Worthington School Committee February 2023 Community Update


Dear Worthington community members,

The kids are home for a snow day (again!) as I write this, but the sap tanks are out along the roads and the sun’s growing warmth is unmistakable when the icicles start to drip along the eaves in the afternoons.  It must be… budget season!

In our March meeting the school committee will review the latest draft of the FY24 school budget in preparation to meet with the Finance Committee and Selectboard before Annual Town Meeting.  We don’t have any new or unusual expenses in this year’s budget, though we are watching the cost of heating oil and electricity as closely as every household in Western MA has this winter.

In addition to managing our annual budget carefully, we are also thinking about the future, advocating for state legislation that will support rural school districts’ financial bottom lines and working with the selectboard on long-range planning.  In early February we invited our state representative, Lindsay Sabadosa, to visit Conwell when she was here to meet with the Selectboard.  She assured us of her support for a bill that will provide state funding for permanent free school meals for public school students, and she seemed aware of and ready to address some of the other issues that have a big impact on small rural districts’ costs – busing, heating and electricity, and special education costs.  We will meet later this spring with Senator Paul Mark, who is one of the sponsors for the MA Senate bill for universal school meals and who is a strong advocate for rural communities.

The recent increase in electricity rates really underlines the importance of our work with Charley Rose on the selectboard to explore municipal solar power options that could save Worthington money.  The comparatively small size of our town buildings and high costs of Eversource rates relative to other power companies make some of the solar options other rural towns have pursued unavailable to Worthington, but we’ll keep working on it, and we’ve alerted state representatives to the problem.  If any Worthington community members have “leads” on grants or assistance for municipal green power, we’d love your input.  In the meantime, our school office and maintenance staff are making sure our energy use is as efficient as possible day-to-day and continue to assess whether it’s more cost effective to invest in more efficient heating systems (not currently) or continue to maintain what we have (yes.  “If it ain’t broke, don’t fix it.”)

We will continue our ongoing work of “fine-tuning” the ways we function as a committee.  One of our current projects is creating a document for the public and for future school committee members that outlines the role of the committee and how we conduct our responsibilities.  We will complete that document in our March meeting.

In May we will say farewell to committee member Amanda Brooks-Clemeno, who has served since the Worthington district was formed in 2015.  We are so grateful to her for her commitment to equitable education and for her years of support and advocacy for the students, staff, and parents of Conwell.  Thank you, Amanda.  

As always, we encourage everyone in the community to get involved in the school and the school committee’s activities.
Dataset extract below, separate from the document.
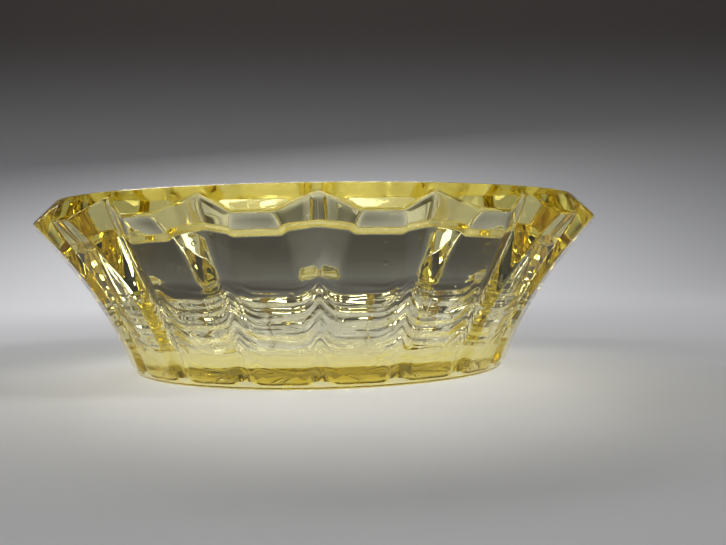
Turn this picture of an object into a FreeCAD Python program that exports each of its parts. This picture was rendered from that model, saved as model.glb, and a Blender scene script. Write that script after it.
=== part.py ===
import FreeCAD, Part
import math
import os

# A pressed-glass dish: a thick flared bowl whose outside has flat-fronted lobes
# with V-shaped grooves between them, a bevelled rim, a small ledge inside the
# mouth, a smooth round inside and a plain round foot. It is one piece of glass.
# Millimetres. +Z is up along the dish's own axis, and the origin is the centre
# of the face that it stands on. A groove between two lobes faces -Y.

os.makedirs("parts", exist_ok=True)

# Outside: lobes round a flared wall
LOBES = 18                # lobes round the dish
DISH_RADIUS = 80.0        # how far out a lobe's flat front is, at the rim's outer edge
RIM_EDGE_Z = 41.7         # height of that edge at the middle of a lobe
FOOT_RADIUS = 53.3        # plain round foot
FOOT_BAND = 2.0           # height of the plain band round the foot
FOOT_ROUNDING = 0.9       # soft lower edge of the foot
WALL_LEAN = 0.336         # outward lean of the wall where it leaves the foot
WALL_SECTIONS = 10        # sections that the wall is lofted through
GROOVE_DEPTH_FOOT = 1.8   # how deep a groove lies in the lobes, at the foot
GROOVE_DEPTH_RIM = 6.3    # the same at the rim's outer edge
FRONT_SHARE_FOOT = 0.64   # part of a lobe's width that its flat front takes, at the foot
FRONT_SHARE_RIM = 0.31    # the same at the rim's outer edge
GROOVE_GROWTH = 4         # grooves grow with this power of the height, so mostly near the rim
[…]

Come to events at Conwell, join us for committee meetings, call or email members with your questions, suggestions, and thoughts, and come to Annual Town Meeting to support ours and the other town departments’ budgets.  

Lastly, on this snowy day, thank you, too, to all of the other town departments that help support Conwell and keep the students and staff safe at school.  We couldn’t do it without the Highway Department’s early morning and late night plowing, the police and fire departments’ routine and emergency safety support, and the selectboard and finance committees and the town office’s collaboration and support.